The shortest event Moore swims is the 500 meters. She also does the 1,000, and swimming’s version of the marathon: the 1,650. The mile.

At Fort Lauderdale, she swam the mile in 17 minutes, 9.77 seconds.

She also holds SAS records for her age group, 17-19, in all three of her specialty events: 4:59.61 in the 500, and 10:21.32 in the 1000 to go with her record-setting mile performance.

Moore took up swimming when she was 8 or 9, and it was predicted early on that she would opt to swim long distances.

“It’s always been kind of a running joke that one of the parents joked, ‘Watch her be the distancer,’ Moore laughed. “It ended up happening.”

It doesn’t generally happen that way, however.

“I pretty much make all the kids swim the individual medley,” SAS coach Todd Marsh explained. “That way they get experience in all the different strokes. You never know how they’re going to develop as they get older. You want them to be well-rounded because oftentimes their best event when they’re younger is not their best event when they get older.

“But Miranda, for whatever reason, pretty much stuck with the freestyle and the butterfly and hung in there with the distances.”

Swimming distances takes a tremendous amount of stamina as well as mental toughness.

Unlike runners, who can take off and run uninterrupted, swimmers measure their distances a maximum of 25 meters at a time – the length of a standard pool.

That’s 66 lengths of the pool to make the 1,650.

“The last three or four years we’ve had a group of kids who have fit that mold of being good distance swimmers,” Marsh said. “It takes a lot of skill and a lot of dedication to develop those skills. It takes a special kind of kid to develop as a distance swimmer – you have to have a pretty special mentality to want to do it and to become good doing it at the same time.

“I would imagine that it’s a lot like being a marathon runner, except in swimming all you have to look at is the black line (at the bottom of the pool) and you’re looking at it for a very long time.”

For distance races, a lap counter stands at one end of the pool. As the swimmers complete laps, the numbers are folded back to show the number of laps remaining.

“I count my laps in my head during the race,” Moore said. “That keeps me focused. I watch my counter during the race and that keeps me going.”

Support from friends and family also helps keep Moore going.

After years of two-a-day practices (5 a.m. sessions at the Spokane Valley YMCA pool and 3 to 6 p.m. sessions at Shadle Park pool) and 12-month swim seasons, the SAS team grows close. After all, they spend almost as much time together in the pool as they spend with their families.

And, for Moore, there are her friends at University High School

“All of my closest friends know that I swim and they give me a lot of support,” she said. “They always ask me how I swam, and some of them will even come watch some of the closer meets. That means a lot. It really helps me swim that much better.”

Classmate and swim teammate Marshel Renz, a close friend, will swim next year for Auburn, the four-time NCAA national champion.

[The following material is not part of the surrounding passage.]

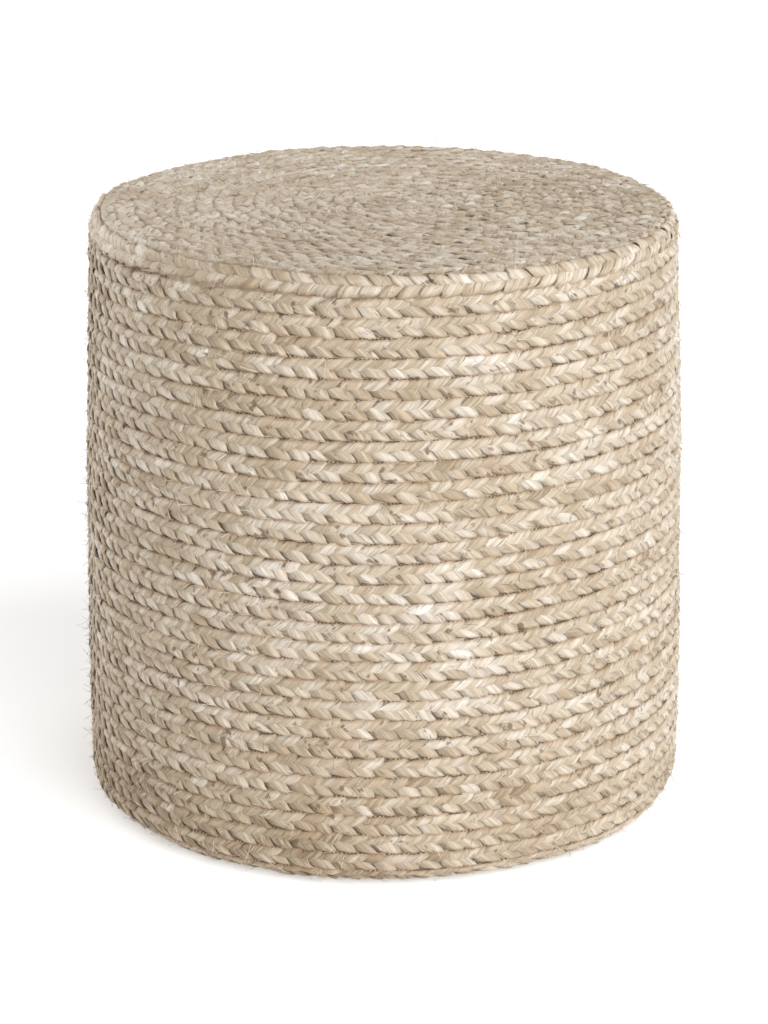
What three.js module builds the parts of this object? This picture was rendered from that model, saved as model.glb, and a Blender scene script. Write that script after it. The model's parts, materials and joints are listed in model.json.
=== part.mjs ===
// A round pouf of plaited jute. One long flat plait is coiled and sewn down the side of the filled
// body. A second is coiled flat for the top, and its outermost turn folds over the shoulder and
// shows its full width there. A plain cloth disc closes the underside.
// Millimetres, +Z up, the origin in the middle of the underside. The front faces -Y.

import * as THREE from "three";
import { ParametricGeometry } from "three/addons/geometries/ParametricGeometry.js";
import { mergeVertices } from "three/addons/utils/BufferGeometryUtils.js";

// Driving dimensions: the filled drum
const topRadius = 219.7;
const middleRadius = 227;
const footRadius = 228.2;
const shoulderHeight = 457;
const crown = 3;
const shoulderRounding = 14;
const footRounding = 20;
const footClearance = 0.4;

// Driving dimensions: the plaits and the cloth
const plaitThickness = 8;
const grooveDepth = 2.4;
const sideTurnWidth = 14.76;
const topTurns = 14.4;
const seamHeight = 438;
const foldStart = THREE.MathUtils.degToRad(65);
const baseRadius = 203;
const baseThickness = 2.2;
const gap = 0.3;

// The coils start here, measured counterclockwise from the front. The two are a whole number of
// columns apart, so that the hidden faces of the body and the top have matching facets.
const sideStart = THREE.MathUtils.degToRad(-45);
const topStart = THREE.MathUtils.degToRad(135);

// How finely the solids are faceted
const columns = 40;
const rowsPerTurn = 3;
const foldRows = 8;
const hiddenArcRows = 4;

// Places that follow from the sizes
const shoulderCentre = new THREE.Vector2(
  topRadius - shoulderRounding,
  shoulderHeight - shoulderRounding,
);
const bodyRounding = shoulderRounding - plaitThickness;
const bodyRadius = topRadius - plaitThickness;
const undersideHeight = baseThickness + gap;

/** A point at an angle on a circle about the centre of the shoulder's rounding. */
function onShoulder(radius, angle) {
  return new THREE.Vector2(
    shoulderCentre.x + radius * Math.cos(angle),
    shoulderCentre.y + radius * Math.sin(angle),
  );
}

/** Points at equal steps along an arc about the centre of the shoulder's rounding. */
function shoulderArc(radius, from, to, steps) {
  return Array.from({ length: steps + 1 }, (_, i) =>
    onShoulder(radius, THREE.MathUtils.lerp(from, to, i / steps)),
  );
}

/** The outline of the top, from the crown's middle to where the outermost turn starts to fold. */
function topOutline() {
  const outline = new THREE.Path();
  outline.moveTo(0, shoulderHeight + crown);
  outline.quadraticCurveTo(
    shoulderCentre.x / 2,
    shoulderHeight + crown,
    shoulderCentre.x,
    shoulderHeight,
  );
  outline.absarc(
    shoulderCentre.x,
    shoulderCentre.y,
    shoulderRounding,
    Math.PI / 2,
    foldStart,
    true,
  );
  return outline;
}

/** The outline of the outermost turn of the top, over the shoulder and down to the seam. */
function foldOutline() {
  const outline = new THREE.Path();
  outline.absarc(
    shoulderCentre.x,
    shoulderCentre.y,
    shoulderRounding,
    foldStart,
    0,
    true,
  );
  outline.lineTo(topRadius, seamHeight);
  return outline;
}

/** The outline of the side, from the seam down the swelling wall and round the foot. */
function sideOutline() {
  const outline = new THREE.Path();
  const footTop = footClearance + footRounding;
  outline.moveTo(topRadius, seamHeight - gap);
  outline.quadraticCurveTo(
    2 * middleRadius - (topRadius + footRadius) / 2,
    (seamHeight + footTop) / 2,
    footRadius,
    footTop,
  );
  outline.absarc(
    footRadius - footRounding,
    footTop,
    footRounding,
    0,
    -Math.PI / 2,
    true,
  );
  return outline;
}

/** How far down into a groove a point lies, from 0 on the crest to 1 at a whole turn. */
function grooveShare(turns) {
  const toGroove = Math.abs(turns - Math.round(turns));
  return Math.max(0, 1 - rowsPerTurn * toGroove);
}

/** A point of an outline, sunk below it by a share of the groove's depth. */
function sunkPoint(outline, share, sunk) {
  const point = outline.getPoint(share);
  const along = outline.getTangent(share);
  const outward = new THREE.Vector2(-along.y, along.x);
  return point.addScaledVector(outward, -sunk * grooveDepth);
}

/**
 * A closed drum whose outline runs from the axis to the axis: plain points, then a coil whose
 * turns climb one width in each round, then plain points again.
 */
function coiledDrum({ before, outline, turns, start, after }) {
  const coilRows = Math.ceil(turns * rowsPerTurn) + rowsPerTurn;
  const rows = before.length + coilRows + after.length;

  function outlinePoint(row, round) {
    if (row < before.length) return before[row];
    if (row > before.length + coilRows)
      return after[row - before.length - coilRows - 1];
    const wound = (row - before.length) / rowsPerTurn - 1 + round;
    const turn = THREE.MathUtils.clamp(wound, 0, turns);
    return sunkPoint(outline, turn / turns, grooveShare(turn));
  }

  const grid = new ParametricGeometry(
    (round, down, target) => {
      const point = outlinePoint(Math.round(down * rows), round);
      const angle = start - 2 * Math.PI * (round % 1);
      target.set(
        point.x * Math.sin(angle),
        -point.x * Math.cos(angle),
        point.y,
      );
    },
    columns,
    rows,
  );
  grid.deleteAttribute("normal");
  grid.deleteAttribute("uv");
  return mergeVertices(grid, 1e-4);
}

/** The filled body, with the turns of the side's plait raised on it. */
function sideCoil() {
  const outline = sideOutline();
  return coiledDrum({
    before: [
      new THREE.Vector2(0, shoulderHeight + crown - plaitThickness - gap),
      ...shoulderArc(bodyRounding - gap, Math.PI / 2, 0, hiddenArcRows),
      new THREE.Vector2(bodyRadius - gap, seamHeight - gap),
    ],
    outline,
    turns: outline.getLength() / sideTurnWidth,
    start: sideStart,
    after: [
      new THREE.Vector2(baseRadius + gap, undersideHeight),
      new THREE.Vector2(0, undersideHeight),
    ],
  });
}

/** The coiled top, a cap over the body, with its outermost turn folded over the shoulder. */
function topCoil() {
  const fold = foldOutline();
  const foldPoints = Array.from({ length: foldRows }, (_, i) => {
    const share = (i + 1) / foldRows;
    const sunk = Math.max(0, 1 - foldRows * 0.5 * Math.min(share, 1 - share));
    return sunkPoint(fold, share, sunk);
  });
  return coiledDrum({
    before: [],
    outline: topOutline(),
    turns: topTurns,
    start: topStart,
    after: [
      onShoulder(shoulderRounding - grooveDepth, foldStart),
      ...foldPoints,
      new THREE.Vector2(bodyRadius, seamHeight),
      ...shoulderArc(bodyRounding, 0, Math.PI / 2, hiddenArcRows),
      new THREE.Vector2(0, shoulderHeight + crown - plaitThickness),
    ],
  });
}

/** The flat disc of cloth sewn to the last turn of the side. */
function basePanel() {
  const panel = new THREE.CylinderGeometry(
    baseRadius,
    baseRadius,
    baseThickness,
    columns,
  );
  panel.rotateX(Math.PI / 2);
  panel.translate(0, 0, baseThickness / 2);
  return panel;
}

/** A material from a colour and its roughness. */
function cloth(color, roughness) {
  return new THREE.MeshStandardMaterial({ color, roughness, metalness: 0 });
}

const pouf = new THREE.Group();
const pieces = [
  { name: "side_coil", geometry: sideCoil(), material: cloth(0xc9b698, 0.8) },
  { name: "top_coil", geometry: topCoil(), material: cloth(0xbfae93, 0.82) },
  { name: "base_panel", geometry: basePanel(), material: cloth(0xb3a184, 0.9) },
];
for (const { name, geometry, material } of pieces) {
  const mesh = new THREE.Mesh(geometry, material);
  mesh.name = name;
  pouf.add(mesh);
}

export default pouf;
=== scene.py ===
import json
import math

import bpy
from bpy.props import FloatProperty, FloatVectorProperty, IntProperty, PointerProperty
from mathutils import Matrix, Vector

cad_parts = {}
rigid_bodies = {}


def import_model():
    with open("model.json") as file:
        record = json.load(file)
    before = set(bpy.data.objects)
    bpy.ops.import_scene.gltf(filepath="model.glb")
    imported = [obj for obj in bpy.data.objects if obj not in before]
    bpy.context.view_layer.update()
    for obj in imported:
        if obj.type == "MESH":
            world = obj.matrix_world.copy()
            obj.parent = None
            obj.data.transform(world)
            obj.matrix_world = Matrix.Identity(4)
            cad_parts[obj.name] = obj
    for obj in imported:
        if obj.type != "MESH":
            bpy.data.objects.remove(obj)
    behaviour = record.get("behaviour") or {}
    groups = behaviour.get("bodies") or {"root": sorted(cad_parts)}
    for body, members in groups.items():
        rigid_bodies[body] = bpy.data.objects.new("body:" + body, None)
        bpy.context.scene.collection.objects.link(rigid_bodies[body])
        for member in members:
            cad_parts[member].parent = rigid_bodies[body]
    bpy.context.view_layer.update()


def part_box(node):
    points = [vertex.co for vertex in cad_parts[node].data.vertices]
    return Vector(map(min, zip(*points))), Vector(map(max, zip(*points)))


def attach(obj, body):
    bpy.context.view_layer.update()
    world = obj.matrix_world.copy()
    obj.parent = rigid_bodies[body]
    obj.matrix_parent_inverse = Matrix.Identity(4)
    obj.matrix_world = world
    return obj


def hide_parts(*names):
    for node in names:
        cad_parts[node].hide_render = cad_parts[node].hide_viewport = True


bl_info = {
    "name": "Plaited jute pouf",
    "version": (1, 0, 0),
    "blender": (4, 5, 0),
    "location": "View3D > Sidebar > Pouf",
    "description": "Dresses a drum pouf in coiled jute plait, with its sewing, loose fibres and base cloth",
    "category": "Object",
}

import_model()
BODY = "root"

# For each part, its solid and the slot of its finish
SIDE = ("side_coil", "side_plait")
TOP = ("top_coil", "top_plait")
BASE = ("base_panel", "base_cloth")
TOP_LOW, TOP_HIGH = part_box(TOP[0])
_, BASE_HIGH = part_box(BASE[0])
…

Moore is excited about joining Nevada.

“They have built up to become one of the best programs in the West,” she said. “This next year should be one of their best teams. It’s exciting. It’s not like joining a team that’s already at the top. This is a team that’s good, but not quite the best. We can, as a team, build it up to become the best. We’re going to build up to that.

“It puts a lot more pressure on you to come in and perform, but it also will be more fun to do because you’ll know, at the end of the day that you helped make that program the best.”